A growing number of investors are making their decision based on climate risks and sustainability criteria. Although EU lawmakers are working on making the valuation of companies more uniform in the EU taxonomy, financiers want binding measures. EURACTIV Germany reports.
At the Frankfurt School of Finance and Management, investors, entrepreneurs and consultants have started discussions on today’s hottest topic: the climate. In particular, they have been gathering to discuss what the EU Action Plan for Sustainable Finance means for the industry.
For example, it is hoped that EU regulations will be more clear as to what is meant by the term ‘sustainable’, Jan-Menko Grummer, a partner at Ernst & Young, said during the ceremony.
“If we really want to act sustainably fast, in industry and in business, then we need investments to be sustainable. Because that’s fuel in the engine of our society,” he added.
Capitals are always looking for the best hosts. The only question is how to identify the best host.
The financial world is currently faced with the challenge that it is often impossible to assess the ‘greenness’ of one’s own investments. In a large number of cases, too little information is available about the companies in question. Also, there is often insufficient time and experts to comprehensively assess the effects of a project. Establishing uniform standards is, therefore, one of the main objectives of the EU Action Plan.
Lars Röh, attorney at Lindenpartners, warned, however, that there could be the problem that two definitions of sustainable investments could still apply: the definition from the EU’s Taxonomy Regulation or the so-called Regulation on disclosures relating to sustainable investments (Disclosure Regulation). The bar is set higher in the Taxonomy Regulation.
In any case, it will be exciting to see how products, which are considered to be sustainable today, are categorised, said Röh.
The long-term goal is for the Taxonomy Regulation to set the standard, explained MEP Sven Giegold, economic and financial policy spokesman for the Greens/EFA Group.

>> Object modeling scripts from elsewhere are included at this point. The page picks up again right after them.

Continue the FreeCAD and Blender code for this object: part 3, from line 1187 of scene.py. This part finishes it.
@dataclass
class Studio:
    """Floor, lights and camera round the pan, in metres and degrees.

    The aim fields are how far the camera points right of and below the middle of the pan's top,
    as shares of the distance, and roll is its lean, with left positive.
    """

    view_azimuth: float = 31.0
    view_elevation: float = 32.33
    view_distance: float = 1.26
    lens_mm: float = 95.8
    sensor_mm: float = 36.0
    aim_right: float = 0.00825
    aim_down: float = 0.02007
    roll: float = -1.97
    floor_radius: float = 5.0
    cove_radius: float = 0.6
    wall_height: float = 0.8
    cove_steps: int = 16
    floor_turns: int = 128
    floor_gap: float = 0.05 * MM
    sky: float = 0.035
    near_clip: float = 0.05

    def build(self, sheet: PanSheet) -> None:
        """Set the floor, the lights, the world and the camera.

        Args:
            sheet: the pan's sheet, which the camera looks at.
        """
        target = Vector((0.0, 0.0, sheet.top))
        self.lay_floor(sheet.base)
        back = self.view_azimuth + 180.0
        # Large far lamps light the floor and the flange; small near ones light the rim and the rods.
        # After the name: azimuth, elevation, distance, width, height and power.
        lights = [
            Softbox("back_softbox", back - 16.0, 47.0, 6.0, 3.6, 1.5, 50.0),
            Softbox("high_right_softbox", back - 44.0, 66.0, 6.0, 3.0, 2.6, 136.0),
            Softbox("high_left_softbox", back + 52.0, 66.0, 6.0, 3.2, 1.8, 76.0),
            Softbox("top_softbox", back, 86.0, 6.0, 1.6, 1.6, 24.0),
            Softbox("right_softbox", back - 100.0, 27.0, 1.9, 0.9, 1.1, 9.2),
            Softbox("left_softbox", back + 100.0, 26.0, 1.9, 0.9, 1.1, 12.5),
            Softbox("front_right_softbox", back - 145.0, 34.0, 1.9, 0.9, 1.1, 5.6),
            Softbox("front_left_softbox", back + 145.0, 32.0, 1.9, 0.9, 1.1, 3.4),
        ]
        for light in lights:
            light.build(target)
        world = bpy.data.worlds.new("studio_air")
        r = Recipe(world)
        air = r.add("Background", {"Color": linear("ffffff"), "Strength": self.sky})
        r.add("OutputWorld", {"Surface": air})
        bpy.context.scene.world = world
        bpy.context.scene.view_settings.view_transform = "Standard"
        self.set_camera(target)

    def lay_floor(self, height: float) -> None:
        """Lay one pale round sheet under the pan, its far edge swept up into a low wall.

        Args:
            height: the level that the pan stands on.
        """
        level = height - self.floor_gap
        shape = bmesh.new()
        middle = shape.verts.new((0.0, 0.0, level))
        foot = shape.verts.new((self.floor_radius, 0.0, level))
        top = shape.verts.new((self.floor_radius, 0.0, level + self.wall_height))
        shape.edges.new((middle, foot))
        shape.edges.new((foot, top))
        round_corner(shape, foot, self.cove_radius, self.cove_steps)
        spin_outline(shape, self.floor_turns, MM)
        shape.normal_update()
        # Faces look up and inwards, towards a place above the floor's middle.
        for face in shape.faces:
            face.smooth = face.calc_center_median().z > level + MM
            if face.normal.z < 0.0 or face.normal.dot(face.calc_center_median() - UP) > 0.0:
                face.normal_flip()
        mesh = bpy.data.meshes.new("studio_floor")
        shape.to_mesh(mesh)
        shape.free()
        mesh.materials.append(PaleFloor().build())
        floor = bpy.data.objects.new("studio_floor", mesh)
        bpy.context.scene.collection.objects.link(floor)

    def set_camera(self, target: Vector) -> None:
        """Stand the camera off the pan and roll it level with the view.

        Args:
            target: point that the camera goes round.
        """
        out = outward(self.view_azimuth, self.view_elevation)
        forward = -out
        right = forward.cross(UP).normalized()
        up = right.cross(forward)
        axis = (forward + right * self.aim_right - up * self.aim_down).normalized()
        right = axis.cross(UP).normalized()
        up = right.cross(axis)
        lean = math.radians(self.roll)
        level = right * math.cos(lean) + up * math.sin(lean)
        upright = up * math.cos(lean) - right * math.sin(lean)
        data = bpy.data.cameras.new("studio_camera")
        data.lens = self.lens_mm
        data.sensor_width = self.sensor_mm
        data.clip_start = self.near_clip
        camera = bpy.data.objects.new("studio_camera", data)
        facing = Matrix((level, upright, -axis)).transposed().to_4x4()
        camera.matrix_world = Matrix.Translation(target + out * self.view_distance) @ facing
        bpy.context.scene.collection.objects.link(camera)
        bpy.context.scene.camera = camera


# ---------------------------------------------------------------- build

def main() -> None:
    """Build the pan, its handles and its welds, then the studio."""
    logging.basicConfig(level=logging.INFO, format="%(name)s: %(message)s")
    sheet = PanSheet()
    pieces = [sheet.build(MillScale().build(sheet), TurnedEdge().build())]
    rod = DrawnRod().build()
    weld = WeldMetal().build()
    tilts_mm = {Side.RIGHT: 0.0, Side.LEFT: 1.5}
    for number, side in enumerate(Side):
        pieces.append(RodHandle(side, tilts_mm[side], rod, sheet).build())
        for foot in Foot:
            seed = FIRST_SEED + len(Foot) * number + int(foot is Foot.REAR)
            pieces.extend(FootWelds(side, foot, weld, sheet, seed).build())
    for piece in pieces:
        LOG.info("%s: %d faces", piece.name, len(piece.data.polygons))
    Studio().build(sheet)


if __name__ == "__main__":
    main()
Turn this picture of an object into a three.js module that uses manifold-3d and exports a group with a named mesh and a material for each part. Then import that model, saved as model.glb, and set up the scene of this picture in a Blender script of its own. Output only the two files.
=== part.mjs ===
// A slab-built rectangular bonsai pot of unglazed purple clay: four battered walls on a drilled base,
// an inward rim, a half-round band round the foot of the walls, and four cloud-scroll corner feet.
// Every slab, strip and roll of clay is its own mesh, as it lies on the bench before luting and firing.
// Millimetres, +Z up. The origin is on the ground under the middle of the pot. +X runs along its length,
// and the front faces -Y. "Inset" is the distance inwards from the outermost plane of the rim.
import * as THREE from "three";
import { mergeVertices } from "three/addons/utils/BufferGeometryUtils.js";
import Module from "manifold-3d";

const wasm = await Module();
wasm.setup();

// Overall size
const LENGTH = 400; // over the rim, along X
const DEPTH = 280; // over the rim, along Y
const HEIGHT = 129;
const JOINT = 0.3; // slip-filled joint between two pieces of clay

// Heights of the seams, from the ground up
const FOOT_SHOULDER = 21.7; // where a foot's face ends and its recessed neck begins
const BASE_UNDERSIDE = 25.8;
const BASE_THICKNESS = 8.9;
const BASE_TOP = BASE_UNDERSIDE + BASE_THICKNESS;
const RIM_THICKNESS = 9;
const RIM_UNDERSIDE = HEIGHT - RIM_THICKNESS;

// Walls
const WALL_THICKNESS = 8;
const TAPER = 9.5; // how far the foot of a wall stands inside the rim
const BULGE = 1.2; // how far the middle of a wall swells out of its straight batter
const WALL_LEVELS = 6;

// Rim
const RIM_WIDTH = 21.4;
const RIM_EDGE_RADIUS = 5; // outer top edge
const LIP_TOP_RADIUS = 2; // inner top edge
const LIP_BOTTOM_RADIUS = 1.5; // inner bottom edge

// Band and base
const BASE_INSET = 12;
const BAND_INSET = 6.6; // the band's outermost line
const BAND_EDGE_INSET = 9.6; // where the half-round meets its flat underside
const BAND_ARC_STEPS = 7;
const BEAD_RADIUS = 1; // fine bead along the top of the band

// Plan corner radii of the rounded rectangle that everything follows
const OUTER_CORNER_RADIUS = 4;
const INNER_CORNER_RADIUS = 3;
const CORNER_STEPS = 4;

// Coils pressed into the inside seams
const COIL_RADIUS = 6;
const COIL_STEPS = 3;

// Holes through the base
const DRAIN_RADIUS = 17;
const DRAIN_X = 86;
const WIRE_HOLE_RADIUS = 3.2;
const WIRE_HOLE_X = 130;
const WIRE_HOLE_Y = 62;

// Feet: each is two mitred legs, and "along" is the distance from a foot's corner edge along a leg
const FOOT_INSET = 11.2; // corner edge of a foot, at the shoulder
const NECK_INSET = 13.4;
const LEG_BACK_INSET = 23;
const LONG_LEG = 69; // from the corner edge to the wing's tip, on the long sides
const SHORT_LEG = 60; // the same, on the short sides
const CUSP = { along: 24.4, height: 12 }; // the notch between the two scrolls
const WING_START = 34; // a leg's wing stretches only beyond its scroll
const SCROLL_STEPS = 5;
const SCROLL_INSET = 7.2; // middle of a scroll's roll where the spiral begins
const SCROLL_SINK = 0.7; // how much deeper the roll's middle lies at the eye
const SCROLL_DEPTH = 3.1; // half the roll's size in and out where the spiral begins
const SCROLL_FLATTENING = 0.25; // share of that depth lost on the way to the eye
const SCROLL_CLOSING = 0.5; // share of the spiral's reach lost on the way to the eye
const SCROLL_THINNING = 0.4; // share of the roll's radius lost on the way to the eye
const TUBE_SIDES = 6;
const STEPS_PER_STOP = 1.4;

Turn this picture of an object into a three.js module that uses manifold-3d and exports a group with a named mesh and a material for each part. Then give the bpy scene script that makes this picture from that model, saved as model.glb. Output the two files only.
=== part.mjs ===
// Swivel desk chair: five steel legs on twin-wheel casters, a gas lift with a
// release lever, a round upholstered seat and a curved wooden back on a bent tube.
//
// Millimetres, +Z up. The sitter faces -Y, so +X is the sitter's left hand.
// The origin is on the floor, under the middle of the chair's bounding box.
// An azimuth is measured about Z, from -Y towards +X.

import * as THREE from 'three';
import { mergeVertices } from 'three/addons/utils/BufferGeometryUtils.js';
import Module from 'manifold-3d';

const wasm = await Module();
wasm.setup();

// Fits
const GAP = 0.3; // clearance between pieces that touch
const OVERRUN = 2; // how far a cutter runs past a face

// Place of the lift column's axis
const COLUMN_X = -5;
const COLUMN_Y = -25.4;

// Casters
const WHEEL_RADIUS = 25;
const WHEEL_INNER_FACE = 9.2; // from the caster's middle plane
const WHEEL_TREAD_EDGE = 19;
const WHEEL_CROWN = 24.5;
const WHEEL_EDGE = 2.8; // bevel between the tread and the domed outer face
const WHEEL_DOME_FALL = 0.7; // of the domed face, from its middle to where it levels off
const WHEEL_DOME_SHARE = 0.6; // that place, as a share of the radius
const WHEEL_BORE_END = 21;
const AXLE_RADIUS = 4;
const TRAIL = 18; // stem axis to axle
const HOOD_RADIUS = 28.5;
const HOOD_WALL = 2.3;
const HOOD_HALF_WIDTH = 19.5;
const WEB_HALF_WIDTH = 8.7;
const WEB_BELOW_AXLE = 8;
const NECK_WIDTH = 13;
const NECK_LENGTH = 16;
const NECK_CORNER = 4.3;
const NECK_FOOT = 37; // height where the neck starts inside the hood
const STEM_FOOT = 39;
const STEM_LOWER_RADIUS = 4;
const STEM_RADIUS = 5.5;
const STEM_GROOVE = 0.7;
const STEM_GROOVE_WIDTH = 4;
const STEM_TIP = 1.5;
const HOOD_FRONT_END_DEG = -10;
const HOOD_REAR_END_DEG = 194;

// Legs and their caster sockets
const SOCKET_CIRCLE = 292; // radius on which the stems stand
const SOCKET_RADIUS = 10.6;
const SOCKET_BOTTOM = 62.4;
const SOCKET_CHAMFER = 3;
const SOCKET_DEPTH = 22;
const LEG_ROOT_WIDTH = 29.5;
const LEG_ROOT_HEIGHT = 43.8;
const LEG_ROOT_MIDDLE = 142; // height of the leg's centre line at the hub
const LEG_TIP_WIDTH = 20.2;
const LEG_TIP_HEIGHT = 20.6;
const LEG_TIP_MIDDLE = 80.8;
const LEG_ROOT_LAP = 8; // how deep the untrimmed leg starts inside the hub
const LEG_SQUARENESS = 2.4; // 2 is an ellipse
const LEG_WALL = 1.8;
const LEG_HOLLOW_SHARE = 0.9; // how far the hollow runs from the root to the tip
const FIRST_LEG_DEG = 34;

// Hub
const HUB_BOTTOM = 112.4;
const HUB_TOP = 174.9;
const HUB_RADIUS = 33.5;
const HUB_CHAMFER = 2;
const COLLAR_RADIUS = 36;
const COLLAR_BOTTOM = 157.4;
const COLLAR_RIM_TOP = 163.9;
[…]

Giegold joined the conference from the European Parliament via video broadcast.
Following the conclusion of the Paris Climate Agreement and the UN’s 2030 Agenda for Sustainable Development, it quickly became clear that the necessary capital could not come from public budgets alone.
To achieve the goals in both the agreement and the agenda, Europe would need to commit to an annual investment requirement of between €190 and €270 billion to achieve the goals.
The EU Commission commissioned a High-Level Expert Group on Sustainable Finance (HLEG) to work out ways to mobilise private capital and steer the European financial system towards sustainability.
The action plan was presented in 2018, and since then, work has continued on its implementation. At the end of March this year, the European Parliament agreed on a common position on taxonomy, and a conclusion among EU ministers is expected in the next few weeks.
A Green Bond standard is also currently being refined.
According to Giegold, this strategy, will not only be regulating the green niche but should, above all, extract capital from climate-damaging areas.
“We don’t just want a piece of green cake. We want to green the whole bakery,” he added.
The financial sector is a particularly interesting partner for the ecological restructuring of the economy. Giegold said that the sector only finances investments that pay off.
“And it only pays off if we pursue a consistent environmental policy. The green financial sector can only expand if we set signals such as the carbon tax.” Giegold said.
That is because green financial markets are not a substitute for climate policy but depend on strong framework conditions.
This also applies to disclosure obligations. For example, large banks must already disclose their climate risks according to current regulations. According to Giegold, the same is now needed for insurance companies and large funds, and not just for individual ecological financial products.
Fabian Lander, head of Corporate Finance and Sustainability at VW Immobilien, also demands that the new EU regulations be binding if they are to take effect, arguing that the current conditions are too flexible, which leaves too much room for interpretation.
However, the German government is currently against the EU taxonomy having a binding effect.
According to Giegold, “that needs to change”, a stance repeatedly taken by the European Parliament.
Artificial Intelligence for the valuation of companies
In addition to the more stringent classifications, there are other trends in the industry to try to give customers a more reliable overview of a company’s activities.
For example, Dutch asset manager NN Investment Partners is currently working on a data set and algorithm to automatically classify companies using Artificial Intelligence (AI) and separate from other similar companies until actual data on that company is available, explained analyst Daniel Peter.
The search for reliable sustainability criteria is becoming more and more relevant. According to the Frankfurt School of Finance and Management, only uniform standards can mobilise enough capital to achieve the Paris Agreement’s climate targets.